Лирический герой, личность автора в текстах петербургских рок-композиций, подобно героям петербургских повестей Гоголя, предстают чаще всего как "жертва Петербурга, для которой характерна позиция страха, неуверенности, одиночества и бессилия"[9]. Разумеется, данная позиция не является единственно возможной. Однако можно предположить, что подобное своеобразие лирического героя в основе своей имеет еще одну специфическую черту петербургского топоса, возможно определенным образом связанную со своеобразием Петербургского текста вообще и со своеобразием петербургской рок-поэзии в частности: "Как известно, Петербург — единственный из крупных "мировых" городов, который лежит в зоне явлений, способствующих возникновению и развитию психо-физиологического "шаманского" комплекса и разного рода неврозов"[10].

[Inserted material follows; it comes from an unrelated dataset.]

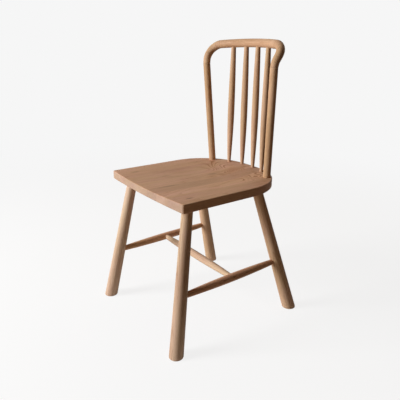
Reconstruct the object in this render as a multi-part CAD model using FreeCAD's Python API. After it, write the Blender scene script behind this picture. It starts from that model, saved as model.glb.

Обратимся теперь к текстам рок-композиций и посмотрим, как формируется в них личность лирического героя, в каких отношениях она находится с городом-мифом, каким образом в текстах отражается личность их авторов.

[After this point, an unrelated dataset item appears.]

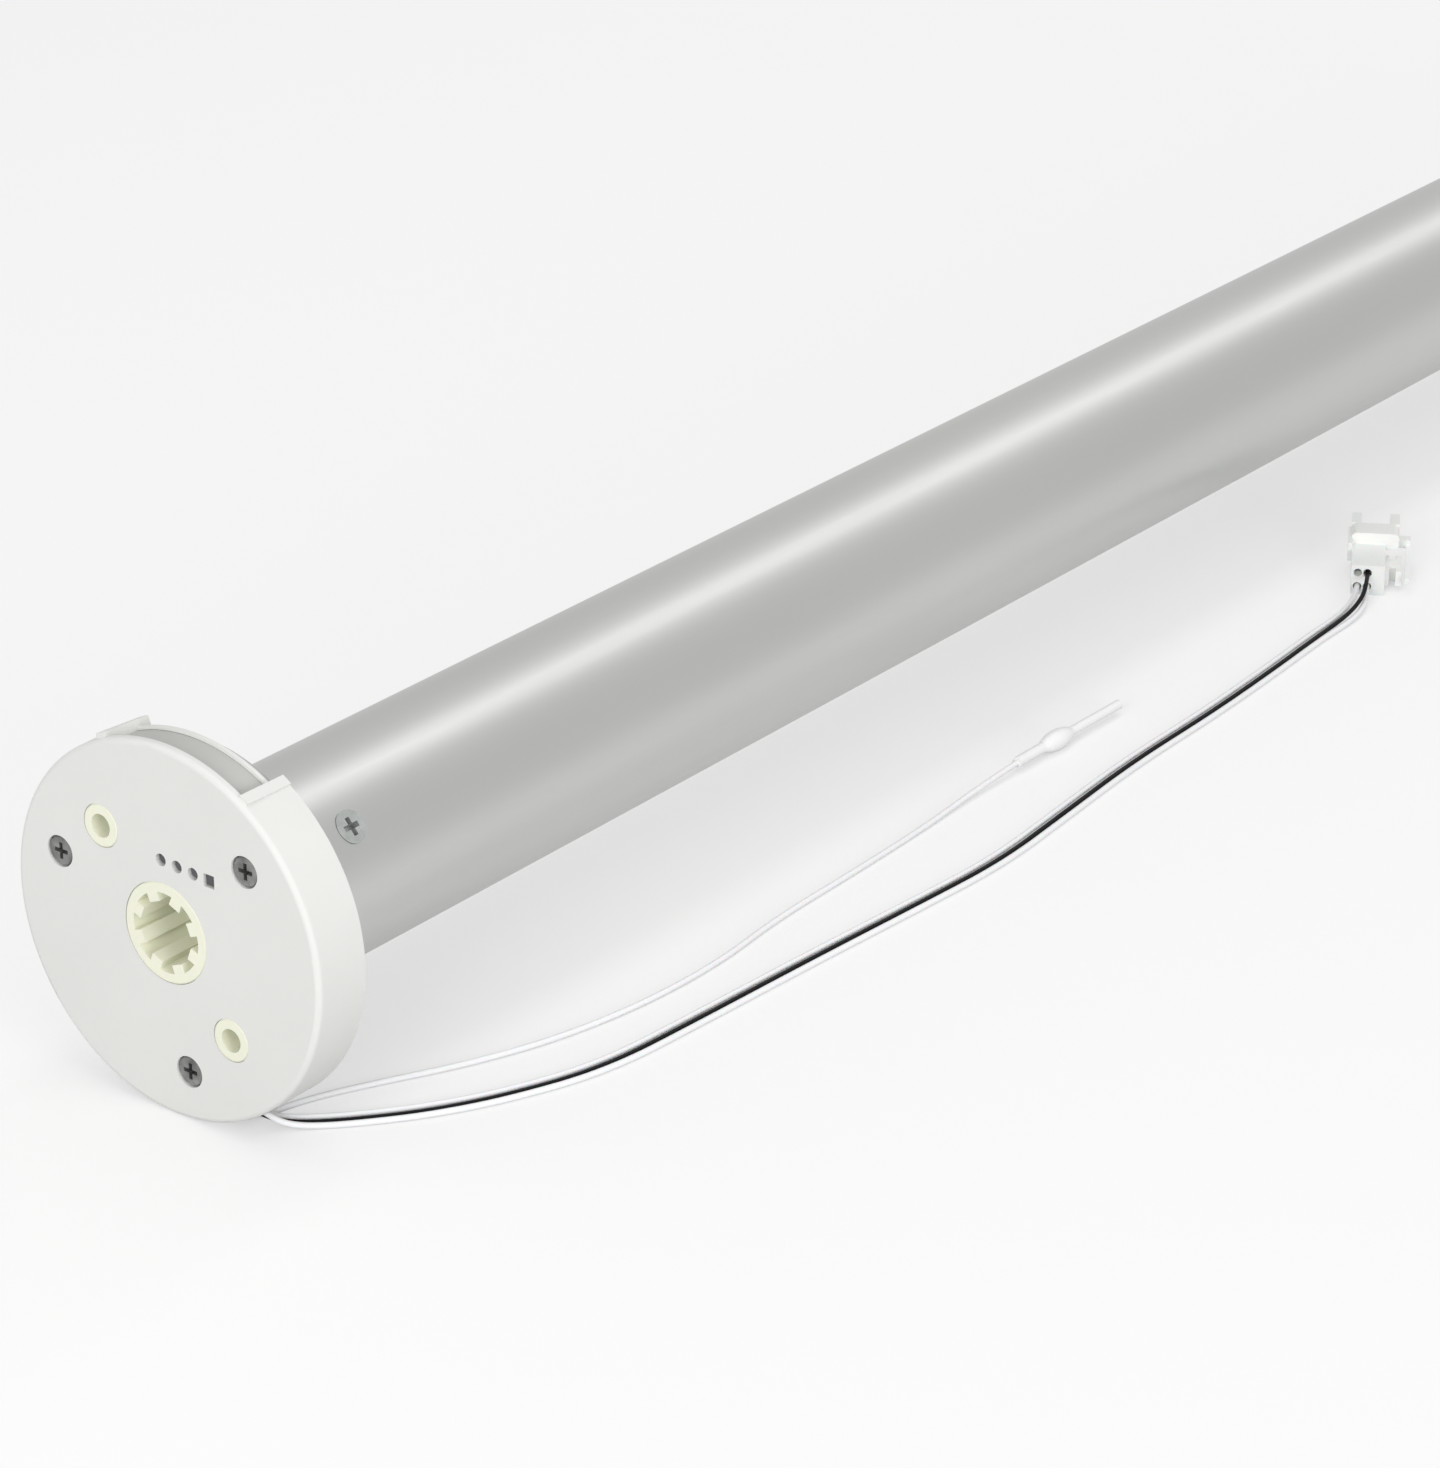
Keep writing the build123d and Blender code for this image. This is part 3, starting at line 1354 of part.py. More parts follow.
# Lead connector
used_holes = [(-hole_left, hole_high), (hole_left, hole_low), (-hole_left, hole_low)]
all_holes = used_holes + [(hole_left, hole_high)]
lever_side = Plane(origin=connector_foot + leftward * lever_left, x_dir=forward, z_dir=-leftward)
with BuildPart() as connector_housing:
    add(connector_block(0, body_length, body_right, body_left, 0, body_height))
    with BuildSketch(connector_slice(hood_start)):
        with Locations(((hood_left + hood_right) / 2, (hood_low + hood_height) / 2)):
            RectangleRounded(hood_left - hood_right, hood_height - hood_low, hood_corner)
    extrude(amount=body_length - hood_start)
    add(connector_block(rail_start, body_length, body_left, rail_left, rail_low, rail_high))
    for right, left in ((hood_right, hood_right + prong_width), (hood_left - prong_width, hood_left)):
        add(connector_block(
            body_length, body_length + prong_length, right, left, hood_height - prong_height, hood_height,
        ))
    add(connector_block(fin_start, fin_end, rib_right, body_right, fin_low, fin_high))
    add(connector_block(fin_start, fin_end, fin_right, fin_left, fin_low, fin_high))
    add(connector_block(fin_web_start, fin_web_end, fin_left, rib_right, fin_low, fin_high))
    with BuildSketch(lever_side):
        with BuildLine():
            Polyline(*lever_under, *lever_over, close=True)
        make_face()
    extrude(amount=lever_left - lever_right)
    add(connector_block(
        lever_web_start, body_length, lever_right, lever_web_left, lever_web_low, lever_web_high,
    ))
    with BuildSketch(connector_slice(0)):
        with Locations(*all_holes):
            Circle(hole_radius)
    extrude(amount=hole_depth, mode=Mode.SUBTRACT)
    with BuildSketch(connector_slice(hole_depth)):
        with Locations(*all_holes):
            Rectangle(contact_side + 2 * slide_gap, contact_side + 2 * slide_gap)
    extrude(amount=body_length - hole_depth, mode=Mode.SUBTRACT)
connector_housing.part.label = "connector_housing"
export_step(connector_housing.part, "parts/connector_housing.step")

# Contacts in the three wired places of the connector
with BuildPart() as connector_contacts:
    with BuildSketch(connector_slice(hole_depth + slide_gap)):
        with Locations(*used_holes):
            Rectangle(contact_side, contact_side)
    extrude(amount=contact_length)
connector_contacts.part.label = "connector_contacts"
export_step(connector_contacts.part, "parts/connector_contacts.step")
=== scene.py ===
# %% [markdown]
# # A tubular roller blind motor
# This motor hides inside the roller of a blind and turns it. Its wide head stays
# still on the wall bracket, and a geared shaft at the far end turns the roller.
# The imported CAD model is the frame: every solid already sits in its place, so this
# lesson is about finishes, free wires, light and the camera.

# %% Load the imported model
import bpy
import math
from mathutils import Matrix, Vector


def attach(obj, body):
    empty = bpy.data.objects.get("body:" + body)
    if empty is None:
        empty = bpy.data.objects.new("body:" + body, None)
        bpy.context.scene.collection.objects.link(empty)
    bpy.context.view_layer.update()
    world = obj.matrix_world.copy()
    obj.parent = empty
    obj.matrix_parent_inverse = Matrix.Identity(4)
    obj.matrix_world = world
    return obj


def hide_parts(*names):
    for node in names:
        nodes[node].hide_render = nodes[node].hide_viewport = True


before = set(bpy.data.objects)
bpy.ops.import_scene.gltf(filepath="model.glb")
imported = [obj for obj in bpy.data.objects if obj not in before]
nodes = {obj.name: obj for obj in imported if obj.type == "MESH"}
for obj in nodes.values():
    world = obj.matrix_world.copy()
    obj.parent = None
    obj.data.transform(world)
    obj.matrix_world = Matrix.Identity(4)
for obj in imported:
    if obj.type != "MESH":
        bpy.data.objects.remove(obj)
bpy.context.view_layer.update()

scene = bpy.context.scene

# %% [markdown]
# ## Where the camera stands
# The photograph looks at the head from its left and a little from above, with a long
# lens. A long lens keeps the tube's edges nearly parallel. The camera is placed by its
# two angles and by where the head's centre falls in the picture.

# %% The camera
azimuth = math.radians(-51.88)
elevation = math.radians(24.95)
head_distance = 0.6915
head_offset = (-0.07317, -0.0263)
lens_length = 128.47
long_side = 36.0
near_clip = 0.01
far_clip = 20

right = Vector((math.cos(azimuth), math.sin(azimuth), 0))
back = Vector((math.sin(azimuth) * math.cos(elevation), -math.cos(azimuth) * math.cos(elevation),
               math.sin(elevation)))
upward = back.cross(right)
camera_data = bpy.data.cameras.new("photo_camera")
camera_data.lens = lens_length
camera_data.sensor_width = long_side
camera_data.clip_start = near_clip
camera_data.clip_end = far_clip
camera = bpy.data.objects.new("photo_camera", camera_data)
camera.rotation_euler = (math.pi / 2 - elevation, 0, azimuth)
camera.location = back * head_distance - right * head_offset[0] - upward * head_offset[1]
scene.collection.objects.link(camera)
scene.camera = camera
print("camera at", [round(value, 4) for value in camera.location])

# %% [markdown]
# ## A small kit for finishes
# A real surface is never one flat colour. Each finish here starts from the shader's own
# plain values, and noise then varies the colour a little and roughens the surface.
# Object coordinates are used because every solid keeps its place in metres, so one
# number means one real size on every piece.

# %% Helpers that build a finish
# Noise rarely leaves the span between these two values
noise_low = 0.3
noise_high = 0.7


def start_finish(name, metallic=0.0, roughness=0.5, **sockets):
    """A new material with its shader, and the sockets that are the same all over."""
    material = bpy.data.materials.new(name)
    material.use_nodes = True
    tree = material.node_tree
    shader = tree.nodes["Principled BSDF"]
    shader.inputs["Metallic"].default_value = metallic
    shader.inputs["Roughness"].default_value = roughness
    for socket, value in sockets.items():
        shader.inputs[socket.replace("_", " ")].default_value = value
    return material, tree, shader


def pattern(tree, kind, scale, stretch=(1, 1, 1), **sockets):
    """A texture in metres. The stretch squeezes it along X, Y and Z."""
    place = tree.nodes.new("ShaderNodeTexCoord")
    mapping = tree.nodes.new("ShaderNodeMapping")
    mapping.inputs["Scale"].default_value = stretch
    texture = tree.nodes.new(kind)
    texture.inputs["Scale"].default_value = scale
    for socket, value in sockets.items():
        texture.inputs[socket.replace("_", " ")].default_value = value
    tree.links.new(place.outputs["Object"], mapping.inputs["Vector"])
    tree.links.new(mapping.outputs["Vector"], texture.inputs["Vector"])
    return texture


def vary_colour(tree, shader, texture, low, high, start=noise_low, end=noise_high):
    """Mixes two colours by a texture."""
    ramp = tree.nodes.new("ShaderNodeValToRGB")
    ramp.color_ramp.elements[0].position = start
    ramp.color_ramp.elements[1].position = end
    ramp.color_ramp.elements[0].color = (*low, 1)
    ramp.color_ramp.elements[1].color = (*high, 1)
    tree.links.new(texture.outputs[0], ramp.inputs["Fac"])
    tree.links.new(ramp.outputs["Color"], shader.inputs["Base Color"])


def vary_roughness(tree, shader, texture, low, high):
    """Lets a texture move the roughness between two values."""
    spread = tree.nodes.new("ShaderNodeMapRange")
    spread.inputs["From Min"].default_value = noise_low
    spread.inputs["From Max"].default_value = noise_high
    spread.inputs["To Min"].default_value = low
    spread.inputs["To Max"].default_value = high
    tree.links.new(texture.outputs[0], spread.inputs["Value"])
    tree.links.new(spread.outputs["Result"], shader.inputs["Roughness"])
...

"Петербургская свадьба" А.Башлачева несет в своем названии "жанроопределяющий признак" (Топоров) и посвящена созданию монументальной картины Города, картины, где совмещаются временные планы, сближаются история и современность. Специфика построения этого образа носит мифопоэтический характер. К образу Петербурга у Башлачева можно отнести характеристику Д.Е.Максимова: "Приметы эпохи сохраняются и в мифопоэтических структурах, но время как бы растягивается в них. Они могут сохранять "злободневность", которая измеряется годами или несколькими десятилетиями. Но большей частью главным в них является не столько эта злободневность, если она вообще сохраняется, а широкие обобщения, выражающие закономерности целой эпохи или человеческой души, перерастающей локальный исторический период"[11].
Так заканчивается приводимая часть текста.